TASK GOAL:
Reproduce the section of the listing that begins at the line containing "Recreate this object" and finishes at the line containing "head_t = 15.9; // [13.2:0.1:19.2]". Include both end lines and nothing beyond them.

CAD and scene scripts
==*==

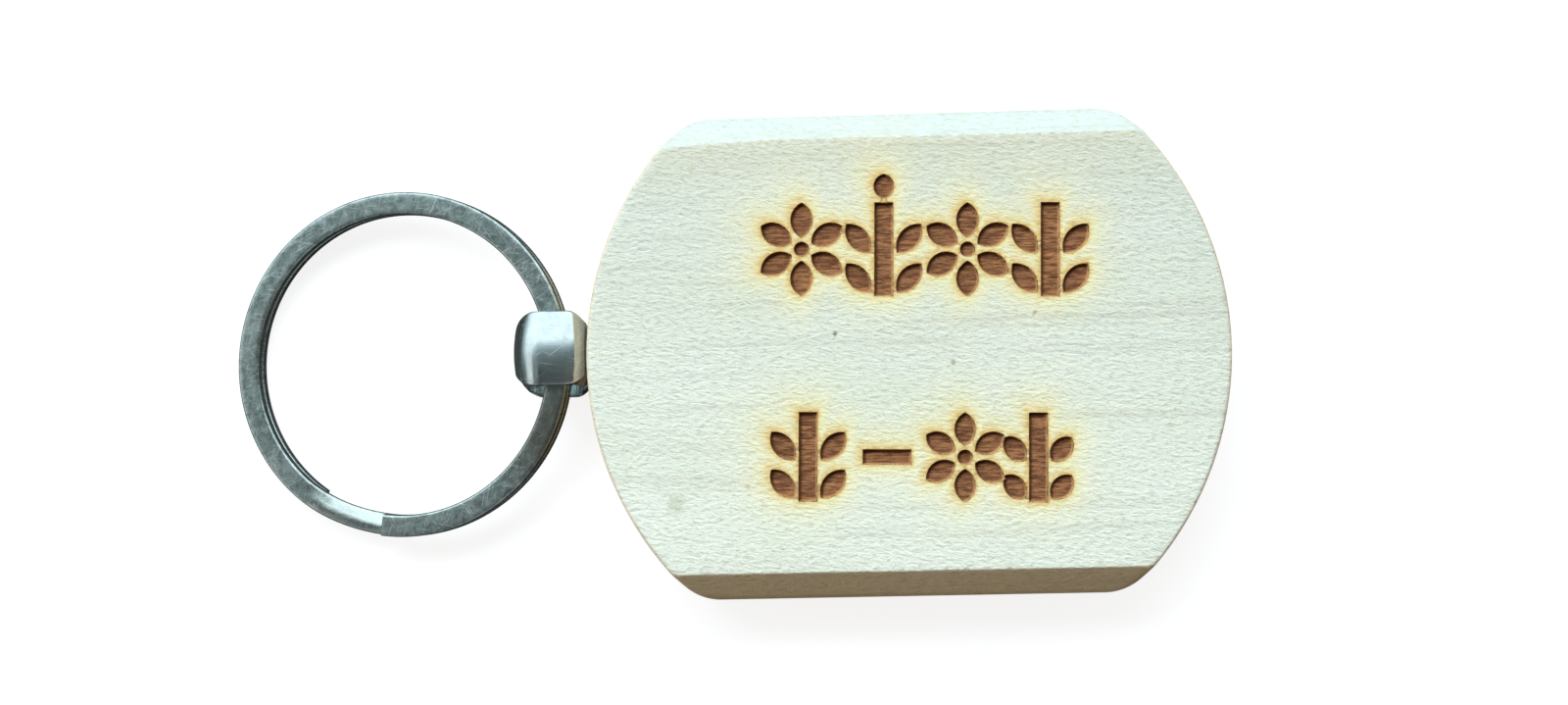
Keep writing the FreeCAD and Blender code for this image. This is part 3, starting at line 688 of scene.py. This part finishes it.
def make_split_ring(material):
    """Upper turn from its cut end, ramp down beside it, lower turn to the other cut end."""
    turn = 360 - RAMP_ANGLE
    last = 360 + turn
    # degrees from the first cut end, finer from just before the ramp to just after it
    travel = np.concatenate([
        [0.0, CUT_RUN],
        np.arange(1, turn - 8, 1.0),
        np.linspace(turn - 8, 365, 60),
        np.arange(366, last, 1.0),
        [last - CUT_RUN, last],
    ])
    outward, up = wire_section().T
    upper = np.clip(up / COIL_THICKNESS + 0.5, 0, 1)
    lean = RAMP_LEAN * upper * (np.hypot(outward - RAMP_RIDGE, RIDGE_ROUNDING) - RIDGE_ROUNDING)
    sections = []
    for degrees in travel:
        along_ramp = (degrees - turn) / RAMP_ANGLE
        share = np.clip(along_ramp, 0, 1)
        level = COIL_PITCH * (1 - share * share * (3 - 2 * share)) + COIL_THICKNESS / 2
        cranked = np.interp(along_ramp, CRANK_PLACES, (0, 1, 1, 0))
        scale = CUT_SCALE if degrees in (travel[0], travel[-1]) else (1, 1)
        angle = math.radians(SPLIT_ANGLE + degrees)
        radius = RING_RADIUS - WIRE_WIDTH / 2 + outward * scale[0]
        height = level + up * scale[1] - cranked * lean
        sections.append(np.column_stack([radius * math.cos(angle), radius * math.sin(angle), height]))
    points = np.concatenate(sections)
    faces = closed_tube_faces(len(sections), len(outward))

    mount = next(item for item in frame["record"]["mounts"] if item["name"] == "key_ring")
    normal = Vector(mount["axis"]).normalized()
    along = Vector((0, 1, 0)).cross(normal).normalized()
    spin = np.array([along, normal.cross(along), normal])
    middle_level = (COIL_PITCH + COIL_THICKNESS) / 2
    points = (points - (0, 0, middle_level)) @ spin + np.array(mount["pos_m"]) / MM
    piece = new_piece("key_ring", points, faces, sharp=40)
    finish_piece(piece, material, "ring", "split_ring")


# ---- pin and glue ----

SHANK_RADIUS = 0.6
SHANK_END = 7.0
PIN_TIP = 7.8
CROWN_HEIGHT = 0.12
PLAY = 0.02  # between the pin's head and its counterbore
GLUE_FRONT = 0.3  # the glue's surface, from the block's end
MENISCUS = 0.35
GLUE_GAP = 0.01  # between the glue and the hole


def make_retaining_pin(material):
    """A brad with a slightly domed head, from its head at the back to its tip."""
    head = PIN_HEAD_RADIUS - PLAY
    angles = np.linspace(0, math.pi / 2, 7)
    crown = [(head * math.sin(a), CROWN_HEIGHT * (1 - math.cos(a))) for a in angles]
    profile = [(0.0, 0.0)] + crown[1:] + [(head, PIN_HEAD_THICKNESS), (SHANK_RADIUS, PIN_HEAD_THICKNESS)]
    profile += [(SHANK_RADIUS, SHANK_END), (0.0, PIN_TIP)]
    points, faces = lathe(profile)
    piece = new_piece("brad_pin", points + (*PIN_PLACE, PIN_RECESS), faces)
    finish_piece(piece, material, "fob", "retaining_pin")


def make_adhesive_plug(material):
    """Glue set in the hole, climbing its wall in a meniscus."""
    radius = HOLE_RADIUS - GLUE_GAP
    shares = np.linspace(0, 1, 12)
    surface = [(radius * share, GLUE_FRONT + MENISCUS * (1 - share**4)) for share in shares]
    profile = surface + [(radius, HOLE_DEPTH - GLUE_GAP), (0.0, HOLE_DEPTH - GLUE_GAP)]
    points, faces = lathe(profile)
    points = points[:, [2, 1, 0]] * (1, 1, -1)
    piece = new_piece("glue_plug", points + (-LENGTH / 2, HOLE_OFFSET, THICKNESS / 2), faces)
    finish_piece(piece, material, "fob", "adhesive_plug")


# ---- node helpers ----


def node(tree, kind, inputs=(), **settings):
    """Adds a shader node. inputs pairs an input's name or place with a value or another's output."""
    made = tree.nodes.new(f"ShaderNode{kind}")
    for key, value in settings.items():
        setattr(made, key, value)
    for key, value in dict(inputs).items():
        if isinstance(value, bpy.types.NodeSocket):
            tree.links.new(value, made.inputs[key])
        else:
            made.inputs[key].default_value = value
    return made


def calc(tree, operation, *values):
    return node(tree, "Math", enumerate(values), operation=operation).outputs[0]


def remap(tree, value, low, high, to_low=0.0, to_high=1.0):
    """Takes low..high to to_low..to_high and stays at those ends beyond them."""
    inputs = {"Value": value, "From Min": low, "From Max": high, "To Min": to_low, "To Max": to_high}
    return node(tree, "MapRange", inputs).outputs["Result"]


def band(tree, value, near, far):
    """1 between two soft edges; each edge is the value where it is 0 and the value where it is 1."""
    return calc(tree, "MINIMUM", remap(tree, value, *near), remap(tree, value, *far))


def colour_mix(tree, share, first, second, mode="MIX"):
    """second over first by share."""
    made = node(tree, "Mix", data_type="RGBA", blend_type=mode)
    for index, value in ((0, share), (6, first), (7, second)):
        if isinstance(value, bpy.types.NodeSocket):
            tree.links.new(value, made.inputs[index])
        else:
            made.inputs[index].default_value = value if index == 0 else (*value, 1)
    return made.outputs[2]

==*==

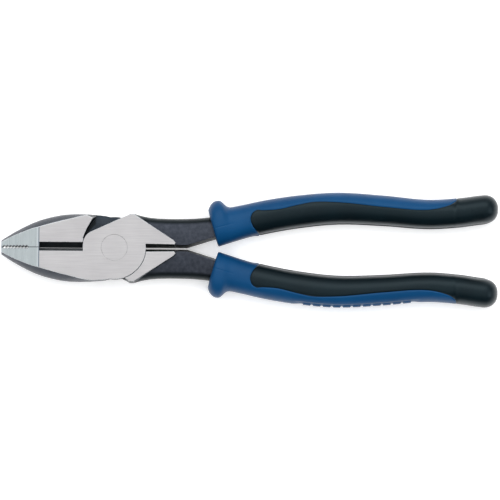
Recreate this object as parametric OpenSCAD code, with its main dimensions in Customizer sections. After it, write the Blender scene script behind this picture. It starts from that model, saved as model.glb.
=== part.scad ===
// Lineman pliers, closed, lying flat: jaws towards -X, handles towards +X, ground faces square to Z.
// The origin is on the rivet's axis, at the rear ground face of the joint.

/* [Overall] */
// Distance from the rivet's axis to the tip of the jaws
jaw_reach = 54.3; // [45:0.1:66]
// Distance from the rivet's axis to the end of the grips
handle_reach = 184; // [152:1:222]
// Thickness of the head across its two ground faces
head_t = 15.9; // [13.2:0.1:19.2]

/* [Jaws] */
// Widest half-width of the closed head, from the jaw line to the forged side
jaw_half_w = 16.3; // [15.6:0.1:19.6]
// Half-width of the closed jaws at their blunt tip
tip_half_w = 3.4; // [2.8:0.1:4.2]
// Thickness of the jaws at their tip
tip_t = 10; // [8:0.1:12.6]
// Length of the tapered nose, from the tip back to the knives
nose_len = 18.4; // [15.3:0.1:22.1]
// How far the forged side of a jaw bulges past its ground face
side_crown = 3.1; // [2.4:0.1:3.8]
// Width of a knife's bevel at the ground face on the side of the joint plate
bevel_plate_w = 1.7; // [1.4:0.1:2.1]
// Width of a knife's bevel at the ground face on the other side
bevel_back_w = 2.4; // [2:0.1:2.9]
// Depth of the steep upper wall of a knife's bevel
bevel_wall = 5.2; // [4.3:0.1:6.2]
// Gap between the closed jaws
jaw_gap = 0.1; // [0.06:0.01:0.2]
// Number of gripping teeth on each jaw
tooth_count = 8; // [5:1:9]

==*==

TASK ANSWER:
Recreate this object as parametric OpenSCAD code, with its main dimensions in Customizer sections. After it, write the Blender scene script behind this picture. It starts from that model, saved as model.glb.
=== part.scad ===
// Lineman pliers, closed, lying flat: jaws towards -X, handles towards +X, ground faces square to Z.
// The origin is on the rivet's axis, at the rear ground face of the joint.

/* [Overall] */
// Distance from the rivet's axis to the tip of the jaws
jaw_reach = 54.3; // [45:0.1:66]
// Distance from the rivet's axis to the end of the grips
handle_reach = 184; // [152:1:222]
// Thickness of the head across its two ground faces
head_t = 15.9; // [13.2:0.1:19.2]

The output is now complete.